How can I be sure that my Docker container is secure ?

Do you think it is possible to implement a hardware dongle such a ledger nano to retrieve encryption keys?

I think this is a very good question that should be addressed in a general way, as Storj relies on developers to create applications.
So the question would be: How to trust developers to implement all required security functions in a way that they do not get exposed or transmitted to a 3rd party?

At the end maybe for sensitive data additional client side encryption needs to be performed prior to uploading.

There is always myths around OSS and security:



So, usually we - the Community helping OSS products to be secure. The same is going for the applications built on Tardigrade platform.

Not sure how I may help you here. I don’t know how to check if the docker container is secure. And adding a hardware-dongle to the table sounds great, but I do now know how to handle this here. Furthemore - wouldn’t that mean to “approve” a backup-request everytime with your dongle? That would make regular backups a pain, wouldn’t it?
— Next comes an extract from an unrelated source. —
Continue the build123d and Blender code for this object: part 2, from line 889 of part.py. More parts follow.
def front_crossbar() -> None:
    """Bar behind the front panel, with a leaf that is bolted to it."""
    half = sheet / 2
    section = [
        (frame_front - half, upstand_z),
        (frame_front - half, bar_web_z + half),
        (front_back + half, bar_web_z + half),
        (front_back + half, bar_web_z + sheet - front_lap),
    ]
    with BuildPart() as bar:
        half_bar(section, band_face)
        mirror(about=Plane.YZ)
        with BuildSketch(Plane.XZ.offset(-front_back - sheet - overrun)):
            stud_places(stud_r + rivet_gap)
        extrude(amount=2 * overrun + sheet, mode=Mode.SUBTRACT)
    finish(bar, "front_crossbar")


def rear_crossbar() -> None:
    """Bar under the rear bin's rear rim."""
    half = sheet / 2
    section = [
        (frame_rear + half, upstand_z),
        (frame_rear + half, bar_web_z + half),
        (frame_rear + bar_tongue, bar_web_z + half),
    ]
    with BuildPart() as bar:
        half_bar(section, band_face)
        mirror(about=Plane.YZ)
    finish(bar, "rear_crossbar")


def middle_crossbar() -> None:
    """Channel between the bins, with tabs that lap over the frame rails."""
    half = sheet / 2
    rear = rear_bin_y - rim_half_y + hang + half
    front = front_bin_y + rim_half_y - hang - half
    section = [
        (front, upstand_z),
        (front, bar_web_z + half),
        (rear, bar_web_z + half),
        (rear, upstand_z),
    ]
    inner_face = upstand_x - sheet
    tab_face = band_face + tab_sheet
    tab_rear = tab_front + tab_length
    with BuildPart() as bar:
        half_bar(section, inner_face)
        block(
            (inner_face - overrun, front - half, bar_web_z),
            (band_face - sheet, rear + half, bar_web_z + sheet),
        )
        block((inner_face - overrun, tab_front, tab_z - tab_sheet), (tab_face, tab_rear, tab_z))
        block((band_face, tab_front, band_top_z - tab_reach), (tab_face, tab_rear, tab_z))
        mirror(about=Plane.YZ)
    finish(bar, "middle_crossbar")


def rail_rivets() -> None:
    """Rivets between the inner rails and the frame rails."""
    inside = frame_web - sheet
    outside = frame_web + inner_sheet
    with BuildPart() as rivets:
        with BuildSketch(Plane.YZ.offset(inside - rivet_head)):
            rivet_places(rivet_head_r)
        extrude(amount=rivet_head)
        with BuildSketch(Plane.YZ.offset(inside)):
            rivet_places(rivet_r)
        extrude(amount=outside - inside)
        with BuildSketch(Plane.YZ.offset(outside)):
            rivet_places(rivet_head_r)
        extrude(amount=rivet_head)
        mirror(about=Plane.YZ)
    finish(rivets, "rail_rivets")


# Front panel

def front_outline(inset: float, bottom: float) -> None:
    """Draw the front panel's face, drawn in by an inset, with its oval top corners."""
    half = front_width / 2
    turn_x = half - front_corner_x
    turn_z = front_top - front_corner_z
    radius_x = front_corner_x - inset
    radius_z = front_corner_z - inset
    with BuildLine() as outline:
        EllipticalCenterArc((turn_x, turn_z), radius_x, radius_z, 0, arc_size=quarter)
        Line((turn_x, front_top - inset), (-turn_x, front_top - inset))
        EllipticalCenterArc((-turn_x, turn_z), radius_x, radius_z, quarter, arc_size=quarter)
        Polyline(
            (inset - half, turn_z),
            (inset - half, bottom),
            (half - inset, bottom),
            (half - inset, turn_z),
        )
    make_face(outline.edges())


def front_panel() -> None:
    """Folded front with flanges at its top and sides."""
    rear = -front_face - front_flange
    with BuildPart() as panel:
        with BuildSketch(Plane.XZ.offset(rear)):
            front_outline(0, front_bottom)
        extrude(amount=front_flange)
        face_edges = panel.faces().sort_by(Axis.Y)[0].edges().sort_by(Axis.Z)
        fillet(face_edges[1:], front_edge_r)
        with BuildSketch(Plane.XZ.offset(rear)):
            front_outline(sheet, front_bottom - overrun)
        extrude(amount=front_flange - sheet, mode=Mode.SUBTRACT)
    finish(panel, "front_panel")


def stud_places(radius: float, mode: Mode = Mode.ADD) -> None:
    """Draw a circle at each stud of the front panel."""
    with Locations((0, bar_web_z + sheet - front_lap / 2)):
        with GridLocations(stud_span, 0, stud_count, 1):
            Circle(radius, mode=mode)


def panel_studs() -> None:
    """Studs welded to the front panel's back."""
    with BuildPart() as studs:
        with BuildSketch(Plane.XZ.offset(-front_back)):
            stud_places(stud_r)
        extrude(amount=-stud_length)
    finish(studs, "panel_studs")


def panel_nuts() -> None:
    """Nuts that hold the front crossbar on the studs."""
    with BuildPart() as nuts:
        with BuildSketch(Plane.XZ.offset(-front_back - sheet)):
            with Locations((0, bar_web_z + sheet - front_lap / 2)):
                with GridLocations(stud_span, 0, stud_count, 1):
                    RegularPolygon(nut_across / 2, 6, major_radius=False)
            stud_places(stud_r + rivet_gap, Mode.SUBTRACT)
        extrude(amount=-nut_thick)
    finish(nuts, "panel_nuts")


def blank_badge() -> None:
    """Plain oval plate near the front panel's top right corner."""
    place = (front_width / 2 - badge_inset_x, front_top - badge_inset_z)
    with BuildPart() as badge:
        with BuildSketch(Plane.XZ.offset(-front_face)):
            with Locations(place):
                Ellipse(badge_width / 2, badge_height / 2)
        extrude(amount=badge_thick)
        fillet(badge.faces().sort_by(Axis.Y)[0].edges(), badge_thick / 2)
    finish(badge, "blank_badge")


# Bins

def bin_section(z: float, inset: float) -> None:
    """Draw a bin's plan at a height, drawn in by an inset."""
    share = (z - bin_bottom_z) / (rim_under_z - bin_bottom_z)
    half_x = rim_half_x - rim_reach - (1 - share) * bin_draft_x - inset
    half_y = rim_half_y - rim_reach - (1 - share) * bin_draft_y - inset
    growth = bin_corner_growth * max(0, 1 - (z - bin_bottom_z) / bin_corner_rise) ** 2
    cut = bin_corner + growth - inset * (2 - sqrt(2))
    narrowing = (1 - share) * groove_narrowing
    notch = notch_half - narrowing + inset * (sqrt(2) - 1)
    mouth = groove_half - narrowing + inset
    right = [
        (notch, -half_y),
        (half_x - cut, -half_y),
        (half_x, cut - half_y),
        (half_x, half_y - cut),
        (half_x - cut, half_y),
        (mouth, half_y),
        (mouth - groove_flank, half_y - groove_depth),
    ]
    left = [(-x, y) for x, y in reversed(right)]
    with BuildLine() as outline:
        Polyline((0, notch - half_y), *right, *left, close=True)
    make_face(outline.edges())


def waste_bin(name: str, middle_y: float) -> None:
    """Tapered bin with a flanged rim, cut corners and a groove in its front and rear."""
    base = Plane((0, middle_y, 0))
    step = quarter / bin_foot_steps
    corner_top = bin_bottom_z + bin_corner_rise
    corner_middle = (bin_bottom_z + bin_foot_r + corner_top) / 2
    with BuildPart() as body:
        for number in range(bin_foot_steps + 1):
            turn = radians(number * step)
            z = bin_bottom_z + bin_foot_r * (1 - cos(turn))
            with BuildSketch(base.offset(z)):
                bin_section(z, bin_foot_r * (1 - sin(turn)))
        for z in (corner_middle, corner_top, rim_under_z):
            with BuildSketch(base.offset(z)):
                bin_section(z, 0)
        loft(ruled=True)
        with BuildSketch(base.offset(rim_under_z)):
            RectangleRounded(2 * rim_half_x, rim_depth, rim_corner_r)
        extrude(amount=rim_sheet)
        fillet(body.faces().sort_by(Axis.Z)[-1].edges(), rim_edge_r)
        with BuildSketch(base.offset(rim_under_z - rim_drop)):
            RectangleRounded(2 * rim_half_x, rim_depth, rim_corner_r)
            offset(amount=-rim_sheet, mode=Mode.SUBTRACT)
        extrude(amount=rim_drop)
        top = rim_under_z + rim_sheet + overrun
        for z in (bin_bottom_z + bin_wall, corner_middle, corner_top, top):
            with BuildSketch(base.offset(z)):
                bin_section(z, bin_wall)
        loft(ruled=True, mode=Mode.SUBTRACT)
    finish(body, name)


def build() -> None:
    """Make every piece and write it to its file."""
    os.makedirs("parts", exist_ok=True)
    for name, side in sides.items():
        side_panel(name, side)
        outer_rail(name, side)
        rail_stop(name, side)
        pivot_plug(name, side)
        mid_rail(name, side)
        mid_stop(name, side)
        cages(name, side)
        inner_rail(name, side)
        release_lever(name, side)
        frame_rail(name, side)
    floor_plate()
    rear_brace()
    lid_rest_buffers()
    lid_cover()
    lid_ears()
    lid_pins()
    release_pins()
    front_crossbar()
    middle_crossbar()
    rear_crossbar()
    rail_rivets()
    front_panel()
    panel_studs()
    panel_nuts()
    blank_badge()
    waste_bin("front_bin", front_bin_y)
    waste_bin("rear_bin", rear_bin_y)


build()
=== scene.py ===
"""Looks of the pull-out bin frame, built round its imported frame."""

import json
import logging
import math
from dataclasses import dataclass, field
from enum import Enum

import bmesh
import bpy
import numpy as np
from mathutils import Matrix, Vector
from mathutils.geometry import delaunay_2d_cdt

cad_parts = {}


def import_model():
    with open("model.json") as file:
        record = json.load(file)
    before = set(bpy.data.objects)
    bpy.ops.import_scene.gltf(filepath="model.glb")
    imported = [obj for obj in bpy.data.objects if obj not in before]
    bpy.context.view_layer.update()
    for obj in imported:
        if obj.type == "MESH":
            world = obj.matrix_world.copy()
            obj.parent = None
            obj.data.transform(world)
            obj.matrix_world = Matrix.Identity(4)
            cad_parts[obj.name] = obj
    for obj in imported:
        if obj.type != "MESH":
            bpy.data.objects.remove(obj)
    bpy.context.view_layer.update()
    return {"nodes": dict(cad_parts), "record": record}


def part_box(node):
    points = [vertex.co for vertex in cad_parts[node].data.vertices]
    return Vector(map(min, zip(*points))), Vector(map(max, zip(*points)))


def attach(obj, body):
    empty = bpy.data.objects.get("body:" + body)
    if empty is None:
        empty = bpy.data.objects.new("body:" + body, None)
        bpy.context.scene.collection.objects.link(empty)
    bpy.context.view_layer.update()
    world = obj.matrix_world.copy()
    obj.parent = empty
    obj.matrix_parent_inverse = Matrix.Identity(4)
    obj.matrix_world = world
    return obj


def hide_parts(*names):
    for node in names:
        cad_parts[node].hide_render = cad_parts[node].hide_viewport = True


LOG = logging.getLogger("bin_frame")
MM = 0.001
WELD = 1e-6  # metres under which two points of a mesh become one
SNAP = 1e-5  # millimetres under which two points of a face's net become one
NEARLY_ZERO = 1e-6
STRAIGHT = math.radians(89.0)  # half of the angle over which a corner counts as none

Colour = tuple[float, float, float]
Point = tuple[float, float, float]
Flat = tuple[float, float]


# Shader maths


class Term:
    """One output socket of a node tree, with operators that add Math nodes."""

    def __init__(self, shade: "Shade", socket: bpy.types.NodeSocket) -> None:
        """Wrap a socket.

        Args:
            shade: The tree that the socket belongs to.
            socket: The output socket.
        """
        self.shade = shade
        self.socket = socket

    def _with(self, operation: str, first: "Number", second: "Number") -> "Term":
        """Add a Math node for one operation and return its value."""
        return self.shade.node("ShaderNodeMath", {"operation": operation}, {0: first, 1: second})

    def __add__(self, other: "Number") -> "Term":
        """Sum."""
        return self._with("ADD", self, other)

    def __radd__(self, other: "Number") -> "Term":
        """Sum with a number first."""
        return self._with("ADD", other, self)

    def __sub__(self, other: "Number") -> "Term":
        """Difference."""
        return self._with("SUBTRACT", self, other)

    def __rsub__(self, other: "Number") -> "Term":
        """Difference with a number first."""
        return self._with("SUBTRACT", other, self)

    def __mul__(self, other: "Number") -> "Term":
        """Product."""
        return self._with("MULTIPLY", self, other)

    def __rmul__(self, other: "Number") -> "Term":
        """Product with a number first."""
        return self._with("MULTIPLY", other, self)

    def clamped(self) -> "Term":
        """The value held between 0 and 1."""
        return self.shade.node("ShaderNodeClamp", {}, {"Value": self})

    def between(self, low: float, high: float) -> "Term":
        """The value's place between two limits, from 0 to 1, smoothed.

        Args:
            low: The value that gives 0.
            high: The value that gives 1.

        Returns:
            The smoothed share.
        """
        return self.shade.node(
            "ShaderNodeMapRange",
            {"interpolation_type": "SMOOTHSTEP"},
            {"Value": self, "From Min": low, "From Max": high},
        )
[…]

@jammerdan: You may use the default way of encrypting data from duplicati itself before the files get handed over to the Tardigrade-backend. So whatever happens there, your data could not get exposed. but then you would have to trust Duplicati again.
Checking the security of duplicati was not on my scope during development of the Tardigrade-Backend. I would assume this has been checked multiple times as Duplicati is on the market since quite a long time already and is used by thousands of people.